Data listing>
......

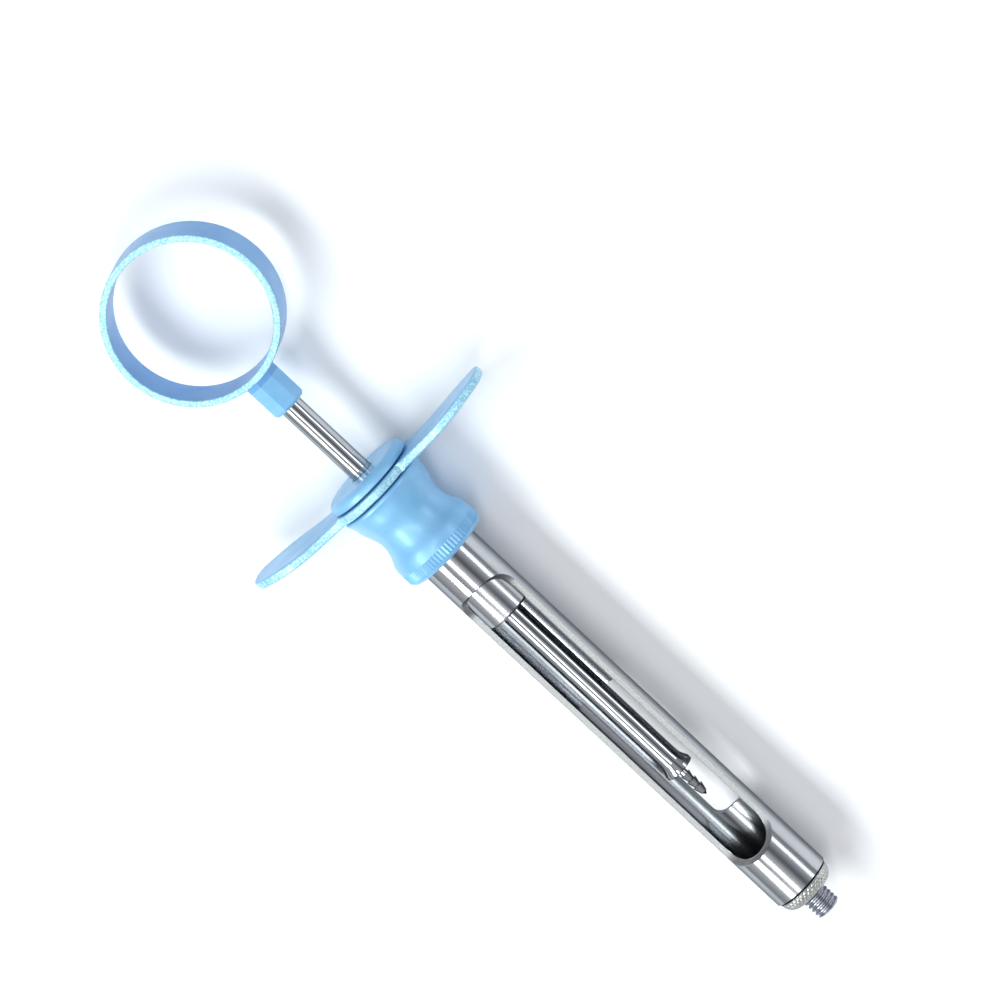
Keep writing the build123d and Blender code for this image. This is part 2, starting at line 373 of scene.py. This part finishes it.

......

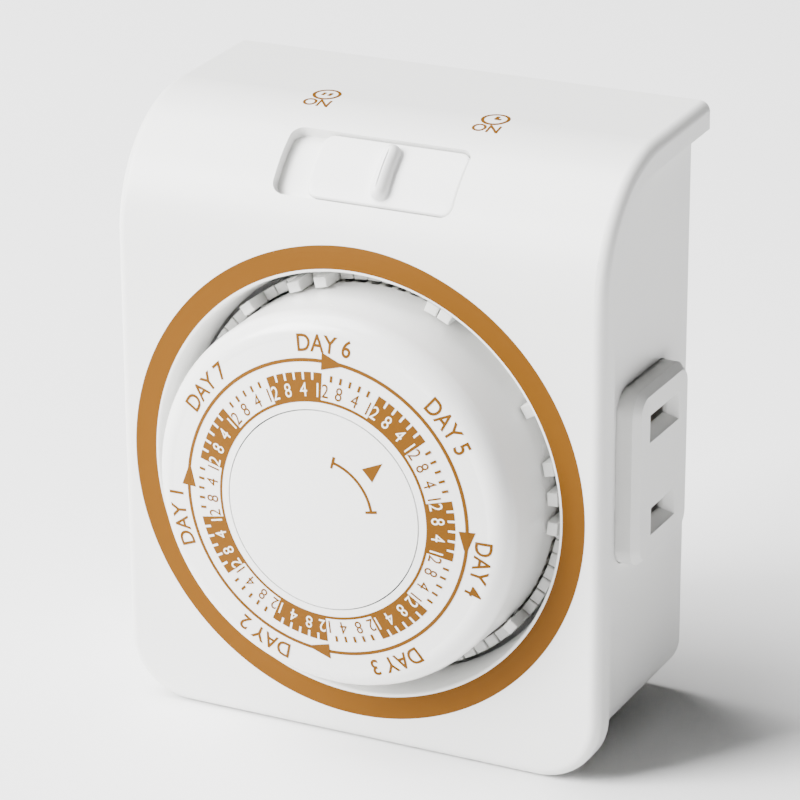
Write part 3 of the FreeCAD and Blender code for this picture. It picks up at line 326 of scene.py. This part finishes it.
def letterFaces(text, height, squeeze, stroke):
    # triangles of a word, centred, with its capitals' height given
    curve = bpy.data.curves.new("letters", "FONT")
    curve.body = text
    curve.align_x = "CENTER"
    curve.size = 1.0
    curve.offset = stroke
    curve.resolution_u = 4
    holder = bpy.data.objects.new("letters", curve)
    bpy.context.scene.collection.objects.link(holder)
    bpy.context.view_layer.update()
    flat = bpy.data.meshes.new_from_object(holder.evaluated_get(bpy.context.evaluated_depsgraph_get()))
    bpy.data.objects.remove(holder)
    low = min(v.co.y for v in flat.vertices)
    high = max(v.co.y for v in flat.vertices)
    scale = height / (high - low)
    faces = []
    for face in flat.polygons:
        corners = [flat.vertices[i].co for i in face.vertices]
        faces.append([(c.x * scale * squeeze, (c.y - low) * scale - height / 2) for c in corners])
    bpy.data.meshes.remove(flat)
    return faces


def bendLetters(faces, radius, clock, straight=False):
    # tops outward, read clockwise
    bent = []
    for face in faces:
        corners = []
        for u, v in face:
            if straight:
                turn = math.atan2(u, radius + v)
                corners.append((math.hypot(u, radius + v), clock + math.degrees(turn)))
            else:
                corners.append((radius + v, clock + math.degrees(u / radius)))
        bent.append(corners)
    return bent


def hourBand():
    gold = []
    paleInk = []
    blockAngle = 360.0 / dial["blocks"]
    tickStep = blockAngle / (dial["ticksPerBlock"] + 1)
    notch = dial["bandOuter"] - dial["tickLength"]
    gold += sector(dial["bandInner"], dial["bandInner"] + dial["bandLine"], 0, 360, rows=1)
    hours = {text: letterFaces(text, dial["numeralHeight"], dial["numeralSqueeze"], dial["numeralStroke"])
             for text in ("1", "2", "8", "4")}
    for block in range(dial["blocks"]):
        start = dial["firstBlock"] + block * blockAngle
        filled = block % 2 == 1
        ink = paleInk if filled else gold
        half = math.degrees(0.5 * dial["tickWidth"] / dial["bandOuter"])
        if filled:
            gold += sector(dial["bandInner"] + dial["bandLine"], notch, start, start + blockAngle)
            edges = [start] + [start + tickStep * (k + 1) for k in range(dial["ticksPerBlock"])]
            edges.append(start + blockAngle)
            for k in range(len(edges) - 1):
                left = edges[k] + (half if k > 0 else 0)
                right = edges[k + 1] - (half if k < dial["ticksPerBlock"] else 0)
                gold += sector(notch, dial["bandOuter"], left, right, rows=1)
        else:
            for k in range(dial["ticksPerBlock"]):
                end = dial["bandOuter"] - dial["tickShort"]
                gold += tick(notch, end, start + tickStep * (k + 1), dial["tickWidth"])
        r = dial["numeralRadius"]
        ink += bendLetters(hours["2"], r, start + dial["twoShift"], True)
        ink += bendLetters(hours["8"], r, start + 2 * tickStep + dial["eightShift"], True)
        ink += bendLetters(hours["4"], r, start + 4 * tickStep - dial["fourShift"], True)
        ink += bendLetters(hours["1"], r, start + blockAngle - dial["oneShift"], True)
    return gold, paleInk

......

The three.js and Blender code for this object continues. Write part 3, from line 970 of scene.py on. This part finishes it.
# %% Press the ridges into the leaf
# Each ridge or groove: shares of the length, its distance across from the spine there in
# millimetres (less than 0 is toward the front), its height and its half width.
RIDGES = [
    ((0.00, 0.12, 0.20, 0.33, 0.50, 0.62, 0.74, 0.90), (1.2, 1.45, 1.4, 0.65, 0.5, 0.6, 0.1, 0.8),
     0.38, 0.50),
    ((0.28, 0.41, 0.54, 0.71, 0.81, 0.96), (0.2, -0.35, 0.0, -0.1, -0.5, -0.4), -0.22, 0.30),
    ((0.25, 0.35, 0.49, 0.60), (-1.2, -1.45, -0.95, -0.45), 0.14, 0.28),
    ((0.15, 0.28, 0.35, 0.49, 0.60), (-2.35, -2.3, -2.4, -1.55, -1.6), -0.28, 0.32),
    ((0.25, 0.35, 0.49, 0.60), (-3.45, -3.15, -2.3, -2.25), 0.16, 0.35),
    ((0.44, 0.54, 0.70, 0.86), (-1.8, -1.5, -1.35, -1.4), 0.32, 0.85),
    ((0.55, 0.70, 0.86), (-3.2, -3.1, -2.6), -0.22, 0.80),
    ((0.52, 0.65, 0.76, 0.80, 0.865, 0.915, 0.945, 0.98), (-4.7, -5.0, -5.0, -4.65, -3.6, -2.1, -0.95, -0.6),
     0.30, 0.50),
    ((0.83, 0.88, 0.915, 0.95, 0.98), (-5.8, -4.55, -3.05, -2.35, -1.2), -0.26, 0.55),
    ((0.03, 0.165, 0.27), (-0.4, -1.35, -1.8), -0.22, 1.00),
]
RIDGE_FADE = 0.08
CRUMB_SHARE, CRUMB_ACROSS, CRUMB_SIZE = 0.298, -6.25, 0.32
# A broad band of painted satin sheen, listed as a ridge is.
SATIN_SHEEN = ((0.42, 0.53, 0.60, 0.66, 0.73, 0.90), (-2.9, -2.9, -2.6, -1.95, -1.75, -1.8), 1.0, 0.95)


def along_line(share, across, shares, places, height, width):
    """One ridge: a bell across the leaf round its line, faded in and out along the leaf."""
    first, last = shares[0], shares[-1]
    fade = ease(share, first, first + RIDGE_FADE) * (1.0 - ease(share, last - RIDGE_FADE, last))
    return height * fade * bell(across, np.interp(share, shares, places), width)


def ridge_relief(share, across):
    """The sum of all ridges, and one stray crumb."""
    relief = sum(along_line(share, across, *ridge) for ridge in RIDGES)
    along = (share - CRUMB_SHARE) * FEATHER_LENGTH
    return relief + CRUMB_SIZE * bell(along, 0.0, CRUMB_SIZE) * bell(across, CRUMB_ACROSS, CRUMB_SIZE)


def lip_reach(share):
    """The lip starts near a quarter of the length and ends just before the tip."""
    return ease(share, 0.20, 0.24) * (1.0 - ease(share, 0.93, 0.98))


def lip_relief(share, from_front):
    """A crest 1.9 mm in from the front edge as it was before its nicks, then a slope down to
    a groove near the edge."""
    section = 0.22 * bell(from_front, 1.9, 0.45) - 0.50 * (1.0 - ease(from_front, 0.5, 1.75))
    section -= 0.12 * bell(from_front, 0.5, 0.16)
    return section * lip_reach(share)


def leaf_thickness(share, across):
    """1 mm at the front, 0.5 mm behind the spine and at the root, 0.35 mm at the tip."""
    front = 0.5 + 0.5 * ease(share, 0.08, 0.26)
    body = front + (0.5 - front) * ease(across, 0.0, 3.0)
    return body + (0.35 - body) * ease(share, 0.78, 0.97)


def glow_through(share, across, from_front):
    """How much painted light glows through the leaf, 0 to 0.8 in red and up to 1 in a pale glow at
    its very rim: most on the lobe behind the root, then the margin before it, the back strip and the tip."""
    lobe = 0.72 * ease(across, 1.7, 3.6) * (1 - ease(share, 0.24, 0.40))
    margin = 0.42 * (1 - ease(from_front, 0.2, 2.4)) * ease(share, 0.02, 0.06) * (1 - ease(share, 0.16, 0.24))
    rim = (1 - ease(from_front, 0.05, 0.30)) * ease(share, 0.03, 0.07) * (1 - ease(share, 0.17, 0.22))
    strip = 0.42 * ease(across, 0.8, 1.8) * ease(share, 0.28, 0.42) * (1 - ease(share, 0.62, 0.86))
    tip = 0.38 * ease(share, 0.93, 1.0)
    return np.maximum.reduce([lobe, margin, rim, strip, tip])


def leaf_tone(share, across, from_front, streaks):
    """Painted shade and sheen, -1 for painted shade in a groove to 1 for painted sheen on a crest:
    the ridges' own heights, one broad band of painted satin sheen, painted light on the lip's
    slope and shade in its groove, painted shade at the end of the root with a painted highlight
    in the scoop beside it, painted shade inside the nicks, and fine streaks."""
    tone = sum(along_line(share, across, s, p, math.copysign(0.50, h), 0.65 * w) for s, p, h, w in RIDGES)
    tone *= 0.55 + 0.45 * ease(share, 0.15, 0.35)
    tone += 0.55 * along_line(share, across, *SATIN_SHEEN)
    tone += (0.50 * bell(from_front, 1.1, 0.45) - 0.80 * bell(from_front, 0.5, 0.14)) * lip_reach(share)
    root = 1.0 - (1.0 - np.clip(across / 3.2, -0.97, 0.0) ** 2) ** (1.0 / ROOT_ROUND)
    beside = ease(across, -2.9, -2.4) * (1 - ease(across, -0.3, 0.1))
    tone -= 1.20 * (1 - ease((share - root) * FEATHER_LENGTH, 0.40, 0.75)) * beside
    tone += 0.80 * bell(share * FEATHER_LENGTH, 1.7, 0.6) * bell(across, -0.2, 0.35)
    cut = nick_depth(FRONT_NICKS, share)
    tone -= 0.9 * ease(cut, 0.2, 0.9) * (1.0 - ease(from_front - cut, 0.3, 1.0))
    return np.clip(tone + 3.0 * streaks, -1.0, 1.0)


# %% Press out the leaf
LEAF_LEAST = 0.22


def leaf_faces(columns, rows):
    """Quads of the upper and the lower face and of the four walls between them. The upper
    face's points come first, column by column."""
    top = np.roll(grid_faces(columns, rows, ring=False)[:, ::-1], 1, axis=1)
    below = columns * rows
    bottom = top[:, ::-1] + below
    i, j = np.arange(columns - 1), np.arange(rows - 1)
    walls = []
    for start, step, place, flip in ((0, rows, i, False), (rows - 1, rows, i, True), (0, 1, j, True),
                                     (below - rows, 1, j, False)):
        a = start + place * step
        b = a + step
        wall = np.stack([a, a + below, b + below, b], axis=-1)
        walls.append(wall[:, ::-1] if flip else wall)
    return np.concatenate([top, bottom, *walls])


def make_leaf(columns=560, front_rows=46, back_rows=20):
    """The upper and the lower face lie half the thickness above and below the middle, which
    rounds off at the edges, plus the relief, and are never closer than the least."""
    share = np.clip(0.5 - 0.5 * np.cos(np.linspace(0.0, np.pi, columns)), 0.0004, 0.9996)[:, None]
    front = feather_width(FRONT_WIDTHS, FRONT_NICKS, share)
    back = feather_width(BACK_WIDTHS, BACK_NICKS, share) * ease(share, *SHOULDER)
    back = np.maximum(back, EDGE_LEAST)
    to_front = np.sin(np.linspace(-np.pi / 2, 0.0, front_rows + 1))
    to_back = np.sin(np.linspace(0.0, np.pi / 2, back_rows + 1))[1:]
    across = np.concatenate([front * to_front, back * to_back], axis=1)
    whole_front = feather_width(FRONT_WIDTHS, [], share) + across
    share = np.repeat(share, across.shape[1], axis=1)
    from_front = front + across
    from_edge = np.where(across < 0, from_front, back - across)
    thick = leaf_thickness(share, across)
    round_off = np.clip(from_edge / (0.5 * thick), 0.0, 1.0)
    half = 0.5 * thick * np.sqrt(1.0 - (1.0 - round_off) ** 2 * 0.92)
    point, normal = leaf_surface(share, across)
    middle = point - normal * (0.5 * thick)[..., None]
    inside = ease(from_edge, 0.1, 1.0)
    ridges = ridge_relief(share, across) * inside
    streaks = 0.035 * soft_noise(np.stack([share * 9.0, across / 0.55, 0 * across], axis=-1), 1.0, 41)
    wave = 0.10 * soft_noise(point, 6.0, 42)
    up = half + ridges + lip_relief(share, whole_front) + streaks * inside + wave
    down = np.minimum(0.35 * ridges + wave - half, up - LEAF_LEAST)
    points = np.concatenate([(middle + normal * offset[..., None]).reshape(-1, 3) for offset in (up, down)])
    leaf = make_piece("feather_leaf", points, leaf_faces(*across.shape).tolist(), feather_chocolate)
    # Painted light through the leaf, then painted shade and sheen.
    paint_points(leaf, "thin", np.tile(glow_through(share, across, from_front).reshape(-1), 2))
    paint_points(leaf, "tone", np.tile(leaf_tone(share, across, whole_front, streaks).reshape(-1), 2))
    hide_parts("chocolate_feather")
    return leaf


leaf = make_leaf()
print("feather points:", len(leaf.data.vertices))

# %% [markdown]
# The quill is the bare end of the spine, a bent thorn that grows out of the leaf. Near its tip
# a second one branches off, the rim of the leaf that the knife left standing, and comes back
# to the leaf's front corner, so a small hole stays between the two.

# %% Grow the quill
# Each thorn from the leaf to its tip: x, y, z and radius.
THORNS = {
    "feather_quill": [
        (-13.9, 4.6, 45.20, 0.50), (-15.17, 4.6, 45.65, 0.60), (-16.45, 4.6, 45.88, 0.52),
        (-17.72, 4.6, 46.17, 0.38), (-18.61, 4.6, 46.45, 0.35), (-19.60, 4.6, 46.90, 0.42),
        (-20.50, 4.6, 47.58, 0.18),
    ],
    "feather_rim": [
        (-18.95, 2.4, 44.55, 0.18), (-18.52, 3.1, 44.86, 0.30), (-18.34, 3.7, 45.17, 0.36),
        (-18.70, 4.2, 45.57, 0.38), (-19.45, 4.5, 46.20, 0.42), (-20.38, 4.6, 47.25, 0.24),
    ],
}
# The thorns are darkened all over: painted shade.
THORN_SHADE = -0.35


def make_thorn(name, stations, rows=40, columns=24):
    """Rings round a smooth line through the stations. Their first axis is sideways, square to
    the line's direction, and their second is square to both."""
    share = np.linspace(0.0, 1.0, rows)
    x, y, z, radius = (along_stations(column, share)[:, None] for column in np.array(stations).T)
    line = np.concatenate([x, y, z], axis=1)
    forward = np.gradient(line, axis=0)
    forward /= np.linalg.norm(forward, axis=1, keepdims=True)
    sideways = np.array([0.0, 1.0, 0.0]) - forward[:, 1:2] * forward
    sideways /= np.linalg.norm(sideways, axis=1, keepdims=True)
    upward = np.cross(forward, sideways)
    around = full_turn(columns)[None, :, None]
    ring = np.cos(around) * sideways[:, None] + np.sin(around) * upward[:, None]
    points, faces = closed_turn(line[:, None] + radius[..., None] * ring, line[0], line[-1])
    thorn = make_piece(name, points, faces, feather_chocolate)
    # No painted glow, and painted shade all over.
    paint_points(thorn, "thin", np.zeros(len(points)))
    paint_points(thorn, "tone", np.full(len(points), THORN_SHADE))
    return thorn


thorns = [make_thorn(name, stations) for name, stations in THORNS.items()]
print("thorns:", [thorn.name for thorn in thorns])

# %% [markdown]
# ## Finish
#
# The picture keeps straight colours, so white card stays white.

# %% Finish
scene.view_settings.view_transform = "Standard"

......

What needs to be done> Everything from the line containing "Write part 3 of" down to the line containing "return bent" should be retyped exactly, both lines included, and nothing more.

Written reply>
Write part 3 of the FreeCAD and Blender code for this picture. It picks up at line 326 of scene.py. This part finishes it.
def letterFaces(text, height, squeeze, stroke):
    # triangles of a word, centred, with its capitals' height given
    curve = bpy.data.curves.new("letters", "FONT")
    curve.body = text
    curve.align_x = "CENTER"
    curve.size = 1.0
    curve.offset = stroke
    curve.resolution_u = 4
    holder = bpy.data.objects.new("letters", curve)
    bpy.context.scene.collection.objects.link(holder)
    bpy.context.view_layer.update()
    flat = bpy.data.meshes.new_from_object(holder.evaluated_get(bpy.context.evaluated_depsgraph_get()))
    bpy.data.objects.remove(holder)
    low = min(v.co.y for v in flat.vertices)
    high = max(v.co.y for v in flat.vertices)
    scale = height / (high - low)
    faces = []
    for face in flat.polygons:
        corners = [flat.vertices[i].co for i in face.vertices]
        faces.append([(c.x * scale * squeeze, (c.y - low) * scale - height / 2) for c in corners])
    bpy.data.meshes.remove(flat)
    return faces


def bendLetters(faces, radius, clock, straight=False):
    # tops outward, read clockwise
    bent = []
    for face in faces:
        corners = []
        for u, v in face:
            if straight:
                turn = math.atan2(u, radius + v)
                corners.append((math.hypot(u, radius + v), clock + math.degrees(turn)))
            else:
                corners.append((radius + v, clock + math.degrees(u / radius)))
        bent.append(corners)
    return bent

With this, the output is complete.